Por que mais pessoas preferem ficar solteiras? Esse é também um fenômeno econômico

Queda nas taxas de casamento tem aspectos positivos em termos de poder de escolha e liberdade das pessoas e, principalmente, das mulheres, mas também apresenta desafios econômicos e sociais

A new report from Gallup shows a growing divide between younger and older workers. Key words: Loneliness, single, alone.  Photographer: Jason Alden/Bloomberg
Tempo de leitura: 5 minutos

Bloomberg Opinion — Recentemente, eu estava conversando sobre o futuro da riqueza – afinal, sou economista – quando ouvi um argumento tão retrô que pensei que fosse de 1982: os Estados Unidos precisam reviver o estigma contra a solteirice. Como solteira, minha primeira reação foi de indignação. Então, depois de alguns instantes, outro pensamento me ocorreu: talvez essa não seja uma péssima ideia.

Os americanos não estão se casando tanto quanto antes.
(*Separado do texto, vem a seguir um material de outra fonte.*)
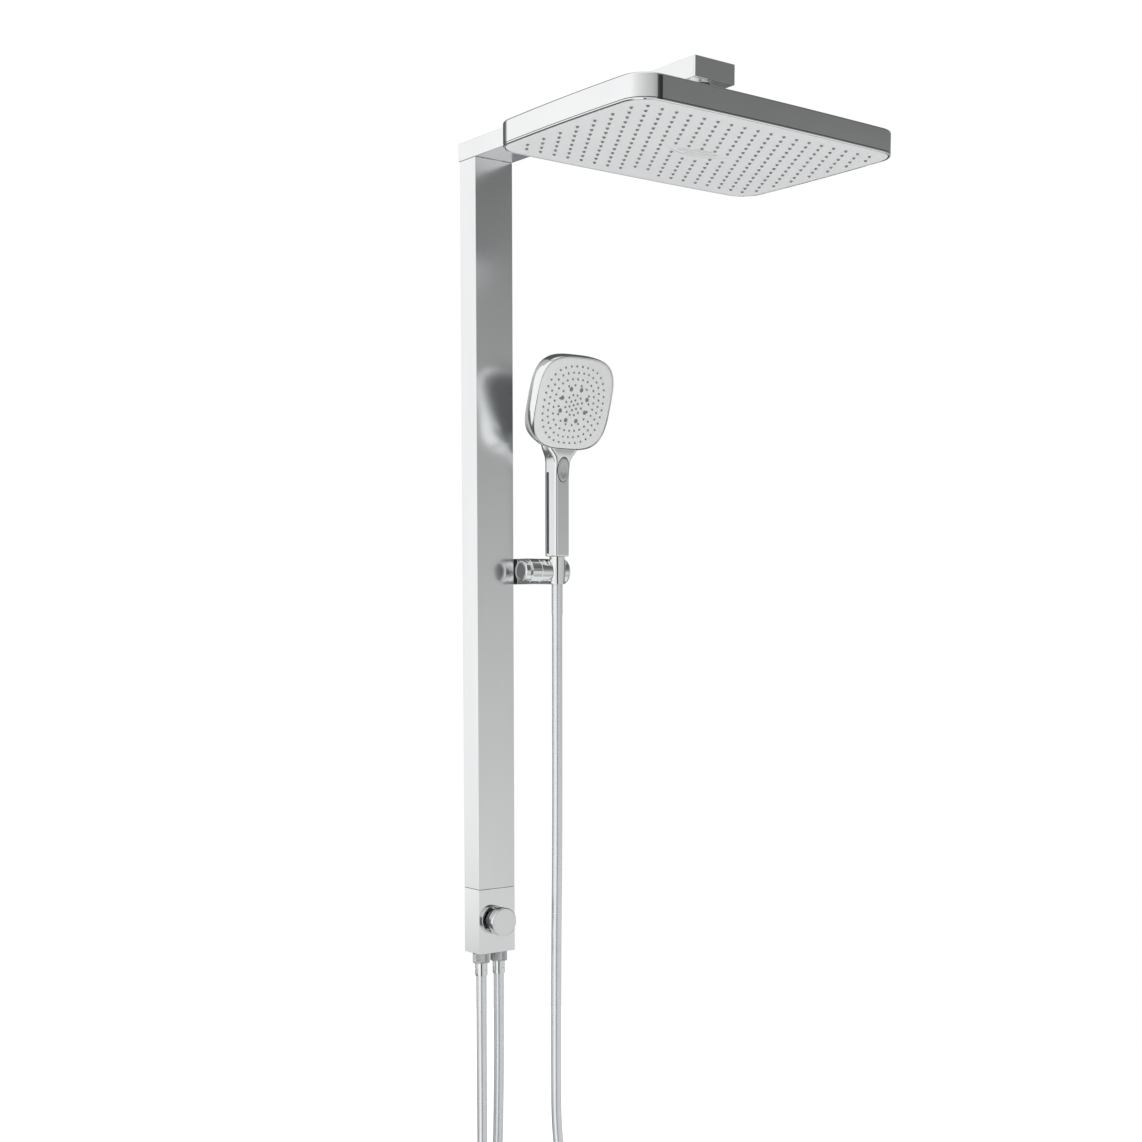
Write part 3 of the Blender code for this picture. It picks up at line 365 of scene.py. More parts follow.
def loft(name, loops, ring=False, start_cap=True, end_cap=True):
    """Loops of equally many points, joined one to the next. A ring also joins the last to the first."""
    cage = bmesh.new()
    rows = [[cage.verts.new(point) for point in loop] for loop in loops]
    pairs = list(zip(rows, rows[1:]))
    if ring:
        pairs.append((rows[-1], rows[0]))
    for lower, upper in pairs:
        for index in range(len(lower)):
            after = (index + 1) % len(lower)
            cage.faces.new((lower[index], lower[after], upper[after], upper[index]))
    if start_cap and not ring:
        cage.faces.new(rows[0])
    if end_cap and not ring:
        cage.faces.new(rows[-1])
    return raw(name, cage)


def prism(name, outline, low, high, axis="Z"):
    """A flat outline carried from low to high, along Z or Y."""
    place = {"Z": lambda a, b, c: (a, b, c), "Y": lambda a, b, c: (a, c, b)}[axis]
    return loft(name, [[place(a, b, level) for a, b in outline] for level in (low, high)])


def rounded_outline(width, depth, radius, bow, corner_steps=14, side_steps=9):
    """A rectangle with round corners, whose sides bulge by the bow at their middles."""
    points = []
    for quarter in range(4):
        sign_x = 1 if quarter in (0, 3) else -1
        sign_y = 1 if quarter in (0, 1) else -1
        middle = Vector((sign_x * (width / 2 - bow - radius), sign_y * (depth / 2 - bow - radius)))
        for step in range(corner_steps + 1):
            angle = math.pi / 2 * (quarter + step / corner_steps)
            points.append(middle + radius * Vector((math.cos(angle), math.sin(angle))))
        turn = math.pi / 2 * (quarter + 1)
        outward = Vector((math.cos(turn), math.sin(turn)))
        start = points[-1]
        span = (width if quarter in (0, 2) else depth) - 2 * (bow + radius)
        along = Vector((-outward.y, outward.x))
        for step in range(1, side_steps + 1):
            share = step / (side_steps + 1)
            points.append(start + along * span * share + outward * bow * 4 * share * (1 - share))
    return points


def squircle(width, height, count=96, power=FACE_POWER):
    """A rectangle with sides and corners swollen into one smooth curve."""
    points = []
    for index in range(count):
        angle = 2 * math.pi * (index + 0.5) / count
        across = math.copysign(abs(math.cos(angle)) ** (2 / power), math.cos(angle))
        upward = math.copysign(abs(math.sin(angle)) ** (2 / power), math.sin(angle))
        points.append(Vector((across * width / 2, upward * height / 2)))
    return points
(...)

De certa forma, isso reflete uma sociedade mais liberada, na qual as pessoas podem viver a vida que quiserem, sem julgamentos. Mas o aumento dos solteiros – diferente de solteiros que moram juntos – tem criado o que os economistas chamam de externalidade negativa.

Talvez o estigma contra a solteirice tenha trazido algum benefício. Pessoalmente, se eu tiver que arcar com algum custo por ser solteira, prefiro a desaprovação da sociedade a ser taxada. E isso pode ser mais econômico.

Mas estou me adiantando. A questão de saber se a solteirice precisa ser estigmatizada e, em caso afirmativo, como, depende do motivo pelo qual mais pessoas estão solteiras em primeiro lugar.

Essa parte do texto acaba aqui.